9. A method for ion implanting comprising the steps of:

(a) generating an ion beam directed towards a workpiece held on a platen;

(b) tilting said workpiece and said platen to a predetermined angle relative to said ion beam;

(c) simultaneously scanning said workpiece and said platen in perpendicular and parallel directions to said ion beam; and

(d) controlling said step (c) to move said platen parallel to a surface of said workpiece so that the size and shape of said ion beam are maintained constant over the entirety of said surface of said workpiece.

10. A method as defined in claim 9, wherein said work piece comprises a semiconductor wafer.

11. A method as defined in claim 9, wherein said ion beam is a beam substantially having a cylindrical shape.

12. A method as defined in claim 9, wherein said ion beam is a ribbon beam.

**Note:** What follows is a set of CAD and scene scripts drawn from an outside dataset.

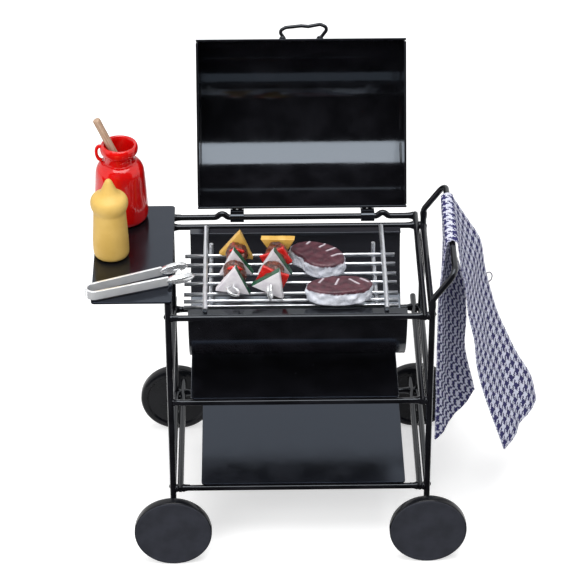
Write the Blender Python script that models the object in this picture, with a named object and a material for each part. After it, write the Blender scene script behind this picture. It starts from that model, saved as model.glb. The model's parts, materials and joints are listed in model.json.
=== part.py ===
"""A dollhouse barbecue cart: wire frame on four wheels, half-barrel firebox and lid, and its toy food.

X runs to the right of the cook, Y from the front to the back, Z up. Every length is in metres.
The lid stands open. The origin is on the floor, under the middle of the whole toy.
"""
import math

import bmesh
import bpy
from mathutils import Matrix, Vector

MM = 0.001

# Fits
GAP = 0.3 * MM
AXLE_CLEARANCE = 0.1 * MM
WELD_DEPTH = 0.2 * MM
CUT_OVERRUN = 1.0 * MM
MERGE_DISTANCE = 0.003 * MM

# Wire frame
WIRE = 1.7 * MM
FIREBOX_ROOM = 3.6 * MM
LEG_SPACING_Y = 45.0 * MM
TOP_LEVEL = 75.0 * MM
MIDDLE_LEVEL = 47.5 * MM
LOW_LEVEL = 18.5 * MM
RAIL_OVERHANG = 6.0 * MM
HINGE_SETBACK = 5.0 * MM
WIRE_BEND = 3.0 * MM

# Wheels and their bent stub axles
WHEEL_RADIUS = 10.6 * MM
WHEEL_WIDTH = 3.2 * MM
WHEEL_EDGE = 1.0 * MM
WHEEL_DISH = 0.5 * MM
WHEEL_RIM = 2.2 * MM
HUB_RADIUS = 2.4 * MM
AXLE_REACH = 8.9 * MM
AXLE_END = 0.4 * MM

# Shelves
SHEET = 0.5 * MM
SHELF_CORNER = 1.0 * MM
SHELF_SHORTER = 2.1 * MM
MIDDLE_SHELF_SHIFT = -1.4 * MM
BOTTOM_SHELF_SHIFT = 0.9 * MM
SIDE_SHELF_RISE = 5.2 * MM
SIDE_SHELF_THICKNESS = 0.6 * MM
SIDE_SHELF_WIDTH = 21.4 * MM
SIDE_SHELF_OVERHANG = 3.0 * MM
SIDE_SHELF_INNER = 1.2 * MM

# Side handle
HANDLE_OUT = 5.8 * MM
HANDLE_RISE = 9.8 * MM
HANDLE_FOOT = 1.6 * MM
RIGHT_LEG_RISE = 3.3 * MM

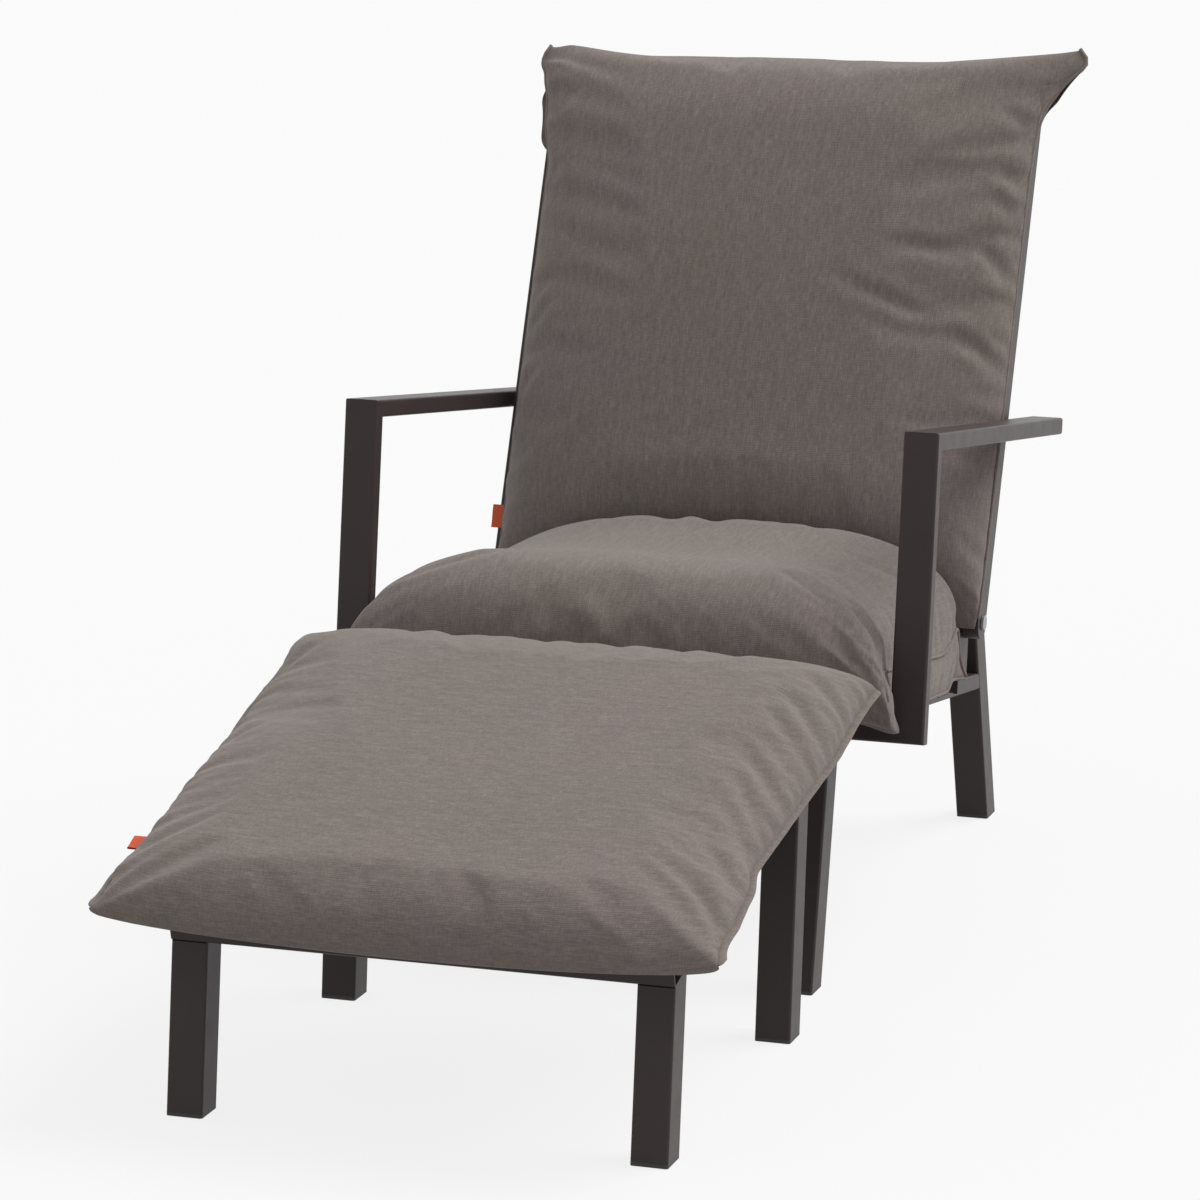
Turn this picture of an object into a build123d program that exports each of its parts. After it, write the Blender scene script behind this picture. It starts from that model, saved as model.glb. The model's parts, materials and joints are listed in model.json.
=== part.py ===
from build123d import *
import math
import os

# Reclining garden armchair with its matching footstool, in millimetres.
# X runs across the chair, the sitter faces -Y, +Z is up and the floor is at Z 0.
# While the pieces are made, Y 0 is the front top corner of the armrests. At the
# end everything moves along Y, so that the origin is the middle of the footprint.

# Aluminium profiles, powder coated
flat_width = 40.0
flat_depth = 20.0
leg_side = 40.0
profile_wall = 2.0
profile_corner = 3.0
inner_corner_share = 0.35
cut_overrun = 60.0

# Armchair frame
chair_width = 700.0
arm_height = 621.0
arm_length = 605.0
post_length = 346.0
frame_tilt = 8.2
rail_outer_width = 488.0
front_foot_reach = 118.0
front_leg_lean = 13.2
rear_foot_reach = 685.0
rear_leg_lean = 16.0
rear_leg_height = 268.0
rear_crossbar_height = 204.0
seat_slat_count = 5

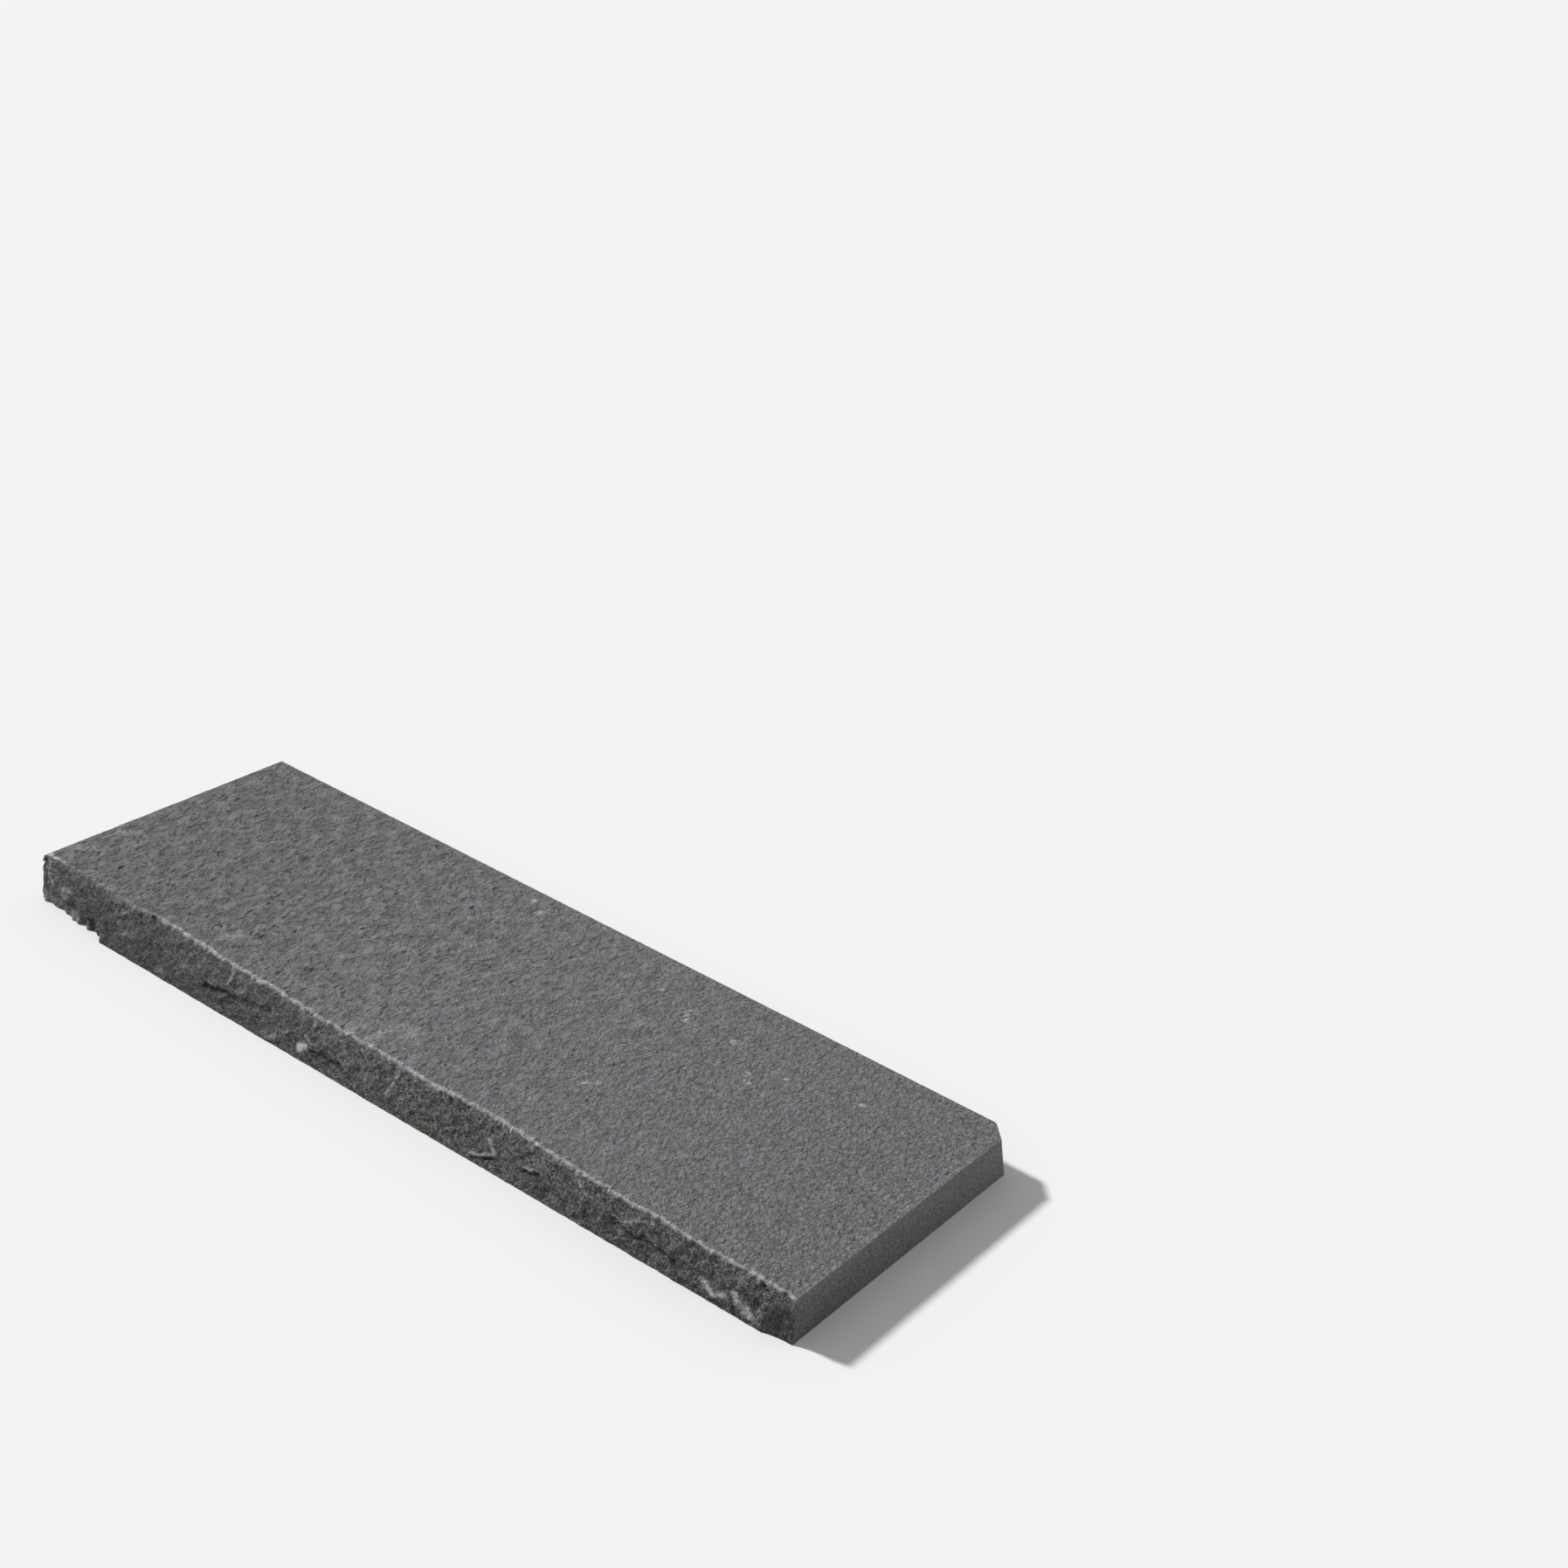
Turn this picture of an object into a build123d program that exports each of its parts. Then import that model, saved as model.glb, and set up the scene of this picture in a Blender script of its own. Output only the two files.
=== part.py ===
"""Stair tread: one slab of sandstone, sawn on its back, ends and underside, with a rock-faced front.

The origin is at the middle of the underside. +X runs along the tread, +Z is up and the front faces -Y.
All sizes are in millimetres.
"""

from build123d import *
import os
from math import atan2, cos, radians, sin

# The slab, measured over everything
tread_length = 914.4
tread_depth = 304.8
tread_thickness = 44.45

# The rock face leans out from the arris at the top to the foot, less and less towards the right end
face_reach = 18.0
foot_retreat = 15.0

# Waves of the arris: how far it lies behind its straight line, at even stations from left to right
arris_setbacks = [2.2, 4.2, 5.0, 4.2, 6.8, 5.3, 3.5, 4.4, 2.7, 1.4, 2.9]
arris_setbacks += [2.9, 2.6, 6.2, 4.4, 2.4, 0.9, 1.1, 0.6, 2.8, 1.0]

# Wear of the sawn edges round the top
edge_wear = 0.8

# Shallow shell-shaped spalls that scallop the arris
arris_spall_pitch = 47.0
arris_spall_width = 42.0
arris_spall_drop = 8.0
arris_spall_bite = 1.8

# Smaller spalls across the lower half of the face, clear of the foot line
foot_spall_pitch = 33.0
foot_spall_width = 22.0
foot_spall_height = 17.0
foot_spall_bite = 1.6

# How much the spalls in a row differ from each other, as a share of their pitch, width and bite
unevenness = 0.38
turn_between_spalls = 2.4

# Flakes that broke off from the foot upwards and stopped at a step: a sharp ledge above a hollow
long_ledge_from_left = 289.0
long_ledge_height = 19.0
long_ledge_width = 84.0
long_ledge_bite = 3.6
long_ledge_slope = 6.0
thin_ledge_from_left = 407.0
thin_ledge_height = 12.0
thin_ledge_width = 42.0
thin_ledge_bite = 1.8
thin_ledge_slope = 5.0
short_ledge_from_left = 598.0
short_ledge_height = 9.0
short_ledge_width = 34.0
short_ledge_bite = 2.6
short_ledge_slope = 20.0
arched_ledge_from_right = 131.0
arched_ledge_height = 17.0
arched_ledge_width = 40.0
arched_ledge_bite = 3.0
arched_ledge_slope = 0.0

# Piece broken off the foot at the left end. It takes the whole height there, is lower and shallower
# towards its wall, and the whole foot begins beyond that
foot_break_length = 105.0
foot_break_end_bite = 12.0
foot_break_bite = 7.0
foot_break_height = 14.0
foot_break_wall = 8.0

# Spall that rounds the foot of the face into the right end
end_spall_height = 11.0
end_spall_length = 27.0
end_spall_bite = 5.0

# Upright arris broken off between the back and the right end
corner_break = 16.0

# Lines that the slab is drawn between
left_end = -tread_length / 2
right_end = tread_length / 2
back = tread_depth / 2
front = -tread_depth / 2
arris = front + face_reach
full_foot = left_end + foot_break_length

# How far the stone that is dressed away runs past the slab, so that it is cut cleanly
overrun = 5.0


def foot_line(x):
    """Front of the foot at a place along the tread. It is furthest out beside the broken foot."""
    return front + foot_retreat * (x - full_foot) / (right_end - full_foot)


def face_plane(x, height, slope=0.0, tilt=0.0):
    """Plane at a place on the rock face, with its X out of the face and its Z up the face."""
    reach = arris - foot_line(x)
    lean = atan2(reach, tread_thickness) + tilt
    outwards = Vector(0, -cos(lean), sin(lean))
    along = Vector(cos(radians(slope)), 0, sin(radians(slope)))
    return Plane(
        origin=(x, foot_line(x) + reach * height / tread_thickness, height),
        x_dir=outwards,
        z_dir=outwards.cross(along),
    )


def spall(face, width, bite, top=90):
    """A shallow shell of this width and bite, cut from the part. A top of 0 stops it at a sharp ledge."""
    radius = (width**2 / 4 + bite**2) / (2 * bite)
    with Locations(face.location * Location((radius - bite, 0, 0))):
        Sphere(radius, arc_size2=top, align=None, mode=Mode.SUBTRACT)


def row_of_spalls(pitch, width, height, bite, phase):
    """Spalls side by side along the face, with steady, uneven changes of place, width and bite."""
    for number in range(round(tread_length / pitch)):
        turn = number * turn_between_spalls + phase
        x = left_end + pitch * (number + 0.5 + unevenness * sin(turn) / 2)
        spall(
            face_plane(x, height),
            width=width * (1 + unevenness * cos(turn)),
            bite=bite * (1 + unevenness * sin(2 * turn)),
        )


with BuildPart() as stair_tread:
    # Sawn slab, with the upright arris at the back of the right end broken off
    with BuildSketch() as slab:
        with BuildLine():
            Polyline(
                (left_end, front),
                (left_end, back),
                (right_end - corner_break, back),
                (right_end, back - corner_break),
                (right_end, front),
                close=True,
            )
        make_face()
    extrude(amount=tread_thickness)

    # Worn edges of the top at the ends and the back, not along the rock face
    top_edges = stair_tread.faces().sort_by(Axis.Z)[-1].edges()
    chamfer(top_edges.sort_by(Axis.Y)[1:], length=edge_wear)

    # Stone dressed away in front of the face, from the straight foot line up to the waving arris
    beyond_left = left_end - overrun
    beyond_right = right_end + overrun
    clear = front - face_reach
    with BuildSketch() as waste_at_foot:
        with BuildLine():
            Polyline(
                (beyond_left, foot_line(beyond_left)),
                (beyond_left, clear),
                (beyond_right, clear),
                (beyond_right, foot_line(beyond_right)),
                close=True,
            )
        make_face()
    with BuildSketch(Plane.XY.offset(tread_thickness)) as waste_at_arris:
        with BuildLine():
            station = (beyond_right - beyond_left) / (len(arris_setbacks) - 1)
            arris_points = [
                (beyond_left + station * number, arris + setback)
                for number, setback in enumerate(arris_setbacks)
            ]
            Polyline(arris_points[0], (beyond_left, clear), (beyond_right, clear), arris_points[-1])
            Spline(*reversed(arris_points))
        make_face()
    loft(ruled=True, mode=Mode.SUBTRACT)

    # Foot broken off at the left end: at the wall, the break meets the face at its own height
    bite_at_top = foot_break_bite + face_reach - foot_break_bite * tread_thickness / foot_break_height
    for height, end_bite, bite in (
        (0, foot_break_end_bite, foot_break_bite),
        (tread_thickness, face_reach, bite_at_top),
    ):
        with BuildSketch(Plane.XY.offset(height)):
            with BuildLine():
                Polyline(
                    (beyond_left, front + end_bite),
                    (full_foot - foot_break_wall, front + bite),
                    (full_foot, front + bite - foot_break_bite),
                    (full_foot, clear),
                    (beyond_left, clear),
                    close=True,
                )
            make_face()
    loft(ruled=True, mode=Mode.SUBTRACT)

    # Rows of spalls, high and low on the face, and the spall at its right end
    arris_spall_height = tread_thickness - arris_spall_drop
    row_of_spalls(arris_spall_pitch, arris_spall_width, arris_spall_height, arris_spall_bite, phase=0)
    row_of_spalls(foot_spall_pitch, foot_spall_width, foot_spall_height, foot_spall_bite, phase=1)
    spall(face_plane(right_end, end_spall_height), 2 * end_spall_length, end_spall_bite)

    # Ledges, each above a flake that has gone. The hollow is tilted, so that it runs out at the foot
    long_ledge = left_end + long_ledge_from_left
    thin_ledge = left_end + thin_ledge_from_left
    short_ledge = left_end + short_ledge_from_left
    arched_ledge = right_end - arched_ledge_from_right
    for x, height, slope, width, bite in (
        (long_ledge, long_ledge_height, long_ledge_slope, long_ledge_width, long_ledge_bite),
        (thin_ledge, thin_ledge_height, thin_ledge_slope, thin_ledge_width, thin_ledge_bite),
        (short_ledge, short_ledge_height, short_ledge_slope, short_ledge_width, short_ledge_bite),
        (arched_ledge, arched_ledge_height, arched_ledge_slope, arched_ledge_width, arched_ledge_bite),
    ):
        run_out = atan2(max(bite * (1 - (2 * height / width) ** 2), 0), height)
        spall(face_plane(x, height, slope, tilt=run_out), width, bite, top=0)

stair_tread.part.label = "stair_tread"
os.makedirs("parts", exist_ok=True)
export_step(stair_tread.part, "parts/stair_tread.step")
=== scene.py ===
"""Looks of the stair tread: a slab of dark sandstone with a natural top and a rock-faced front.

The stone is one closed mesh. Its form is read off the CAD solid, and its relief is added here: the
ripples of the natural top, and the chips, lumps and cracks of the rock face. The broken corner at the
back of the right end also grows smaller towards its foot here. Each point keeps how deep it lies and
how pale or dark the stone is there, painted shade along the cracks and in the right end's spall and
painted highlights on ridges among it, and the materials read that.
"""

import math

import bmesh
import bpy
import numpy as np
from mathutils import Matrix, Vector
from mathutils.bvhtree import BVHTree


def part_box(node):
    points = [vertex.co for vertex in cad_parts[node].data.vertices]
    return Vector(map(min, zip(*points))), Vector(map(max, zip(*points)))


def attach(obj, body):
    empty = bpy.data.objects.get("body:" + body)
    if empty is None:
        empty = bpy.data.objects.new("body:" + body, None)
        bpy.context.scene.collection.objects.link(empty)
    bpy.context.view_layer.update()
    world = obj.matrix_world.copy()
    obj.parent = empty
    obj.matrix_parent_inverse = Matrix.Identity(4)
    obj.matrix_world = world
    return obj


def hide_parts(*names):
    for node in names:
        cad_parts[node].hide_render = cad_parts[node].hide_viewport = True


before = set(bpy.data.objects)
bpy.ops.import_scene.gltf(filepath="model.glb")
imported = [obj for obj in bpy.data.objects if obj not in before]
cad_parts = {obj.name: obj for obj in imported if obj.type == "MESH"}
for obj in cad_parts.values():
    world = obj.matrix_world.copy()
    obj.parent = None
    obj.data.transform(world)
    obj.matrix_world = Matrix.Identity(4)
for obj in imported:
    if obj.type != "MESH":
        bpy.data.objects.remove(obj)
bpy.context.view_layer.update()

NODE = "stair_tread"
MM = 0.001

# Size of the slab, read from the frame
LEFT, FRONT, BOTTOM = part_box(NODE)[0]
RIGHT, BACK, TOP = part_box(NODE)[1]
LENGTH = RIGHT - LEFT
DEPTH = BACK - FRONT
THICKNESS = TOP - BOTTOM

# Divisions of the mesh along X, across the top, and up the front and the back
COLUMNS = 500
TOP_ROWS = 152
FACE_ROWS = 36
BACK_ROWS = 4

# Size of the mesh's first step beside a corner, and of the top's last row in widths of its first
CORNER_STEP = 0.4 * MM
ROW_GROWTH = 2.0

# Edges of the mesh that turn by more than this, in degrees, stay sharp
SHARP_ANGLE = 48

# How far inside the solid's edges its surface is read, so that no ray grazes it
INSET = 0.02 * MM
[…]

13. A method as defined in claim 9, wherein said step (c) comprises the step of scanning said workpiece and said platen in perpendicular and parallel directions by two separate scan mechanisms.

14. A method as defined in claim 13, wherein one of said scan mechanisms is configured to scan said workpiece and said platen in said direction parallel to said ion beam relative to a fixed element.

15. A method as defined in claim 13, wherein one of said scan mechanisms is configured to scan said workpiece and said platen in said direction parallel to said ion beam relative to a movable element for the other of said scan mechanisms.

16. A method as defined in claim 9, wherein said step (c) comprises the step of scanning said workpiece and said platen in perpendicular and parallel directions by one mechanism.

17. A method for ion implantation, comprising the steps of:

(a) generating an ion beam;

(b) tilting a workpiece at a tilt angle with respect to said ion beam; and

(c) scanning the workpiece in a direction parallel to a surface of said workpiece.

18. A method as defined in claim 17, wherein said workpiece is a semiconductor wafer.

19. A method as defined in claim 17, wherein said ion beam is a beam substantially having a cylindrical shape.

20. A method as defined in claim 17, wherein said ion beam is a ribbon beam.